[Sarnold] -- 2005/12/13
Typically, when you do some list processing, you can use the [foreach] command which is efficient,
but a construct like:
======
for {set i 0} {$i<[llength $mylist]} {incr i} {...}
======
is slow because it has to call [llength] at each iteration. I admit it is not new.
So a construct like :
======
for {set i 0;set len [llength $mylist]} {$i<$len} {incr i} {...}
======
would be faster, but less readable as there is a new variable that does not mean anything in the rest of the program.
''[MG] Can you not just do something like this:''
======
for {set i 0} "\$i < [llength $myList]" {incr i} {...}
======
''so that the llength is only evaluated once (at the very beginning), and its result is used in future (for each loop)?''
In [Python], you can get more speed by the range() function (see also [Integer range generator]):
======
for i in range(l.length):
# some code
======
I submit a new command called ''foriter'' that mimics Python's functionality:
: '''foriter''' ''loopvar'' ?''start''? ''end'' ?''increment''? ''body''
''loopvar'' - the name of a variable (existing or not) that holds the counter
<
>
''start'' - defaults to 0
<
>
''increment'' - defaults to 1
Then,
======
foriter i $start $end $increment $body
======
is equivalent to:
======
for {set i $start} {$i<$end} {incr i $increment} $body
======
Some benchmarks show that it is faster than [for] in many cases.
----
[LV] So using foriter with the original example:
======
foriter i 0 [llength $mylist] {...}
======
and the `llength` only executes once, right?

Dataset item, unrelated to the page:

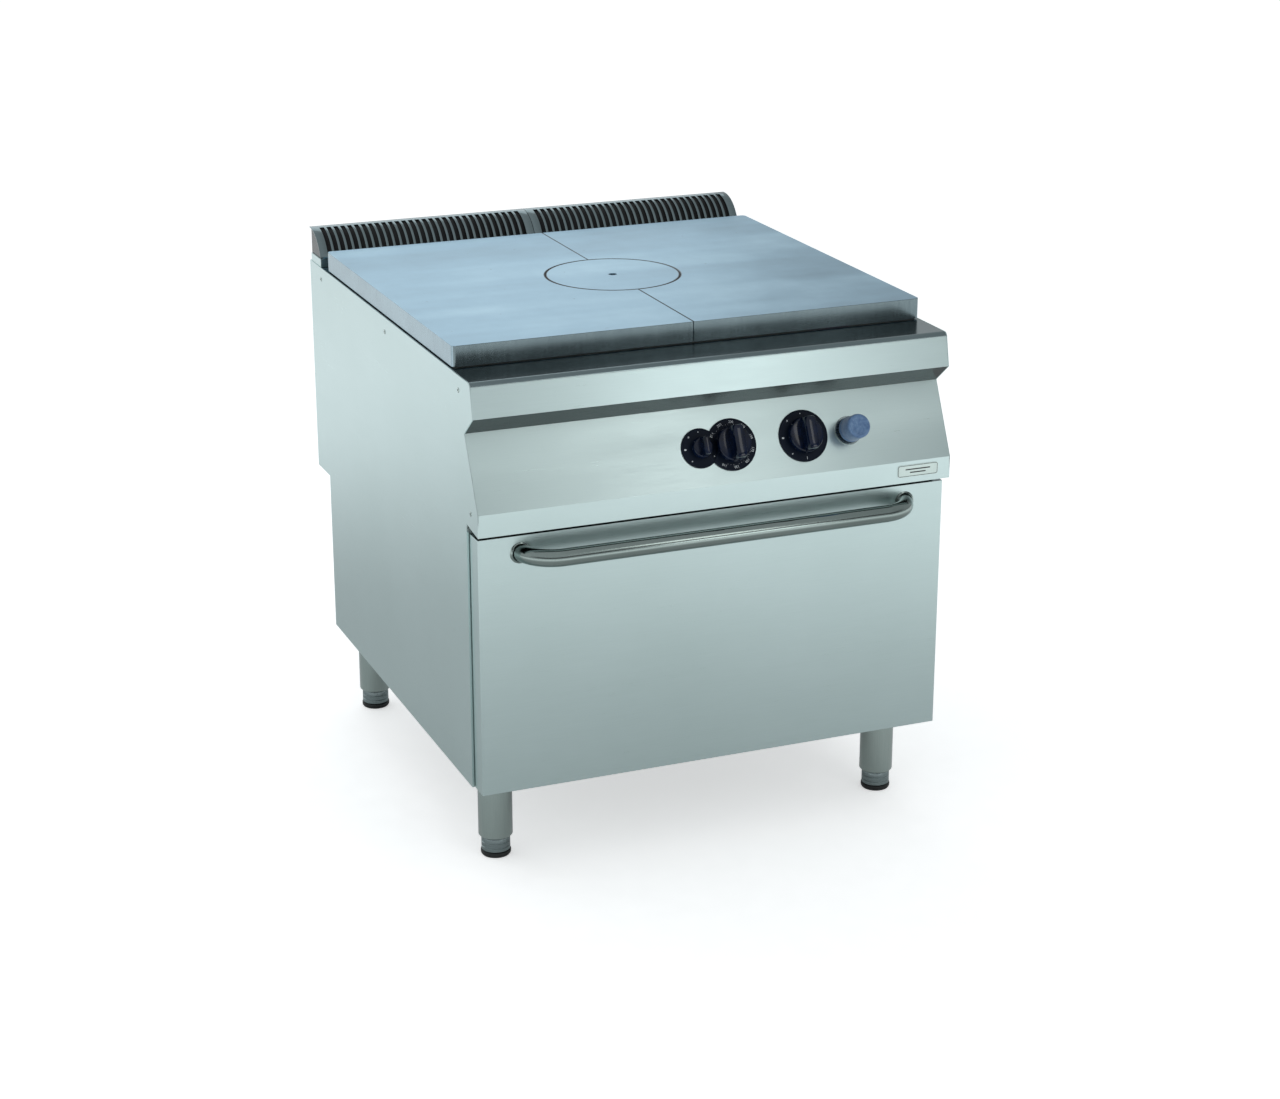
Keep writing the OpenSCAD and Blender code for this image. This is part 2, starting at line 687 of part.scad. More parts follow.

[Sarnold] Exactly! And you may even omit the start argument:
======
foriter i [llength $mylist] {...}
======
----
[KPV] Two comments: first, calls to [[llength]] are extremely fast, probably
just as fast as a variable assignment. Second, I bet that most of the time
when a loop goes from 0 to [[llength...]] there will be, very early in the
loop body, a call to [[lindex...]]. Thus, I believe that the construct that
is really needed is a variation on '''foreach''' so that it has a counter variable.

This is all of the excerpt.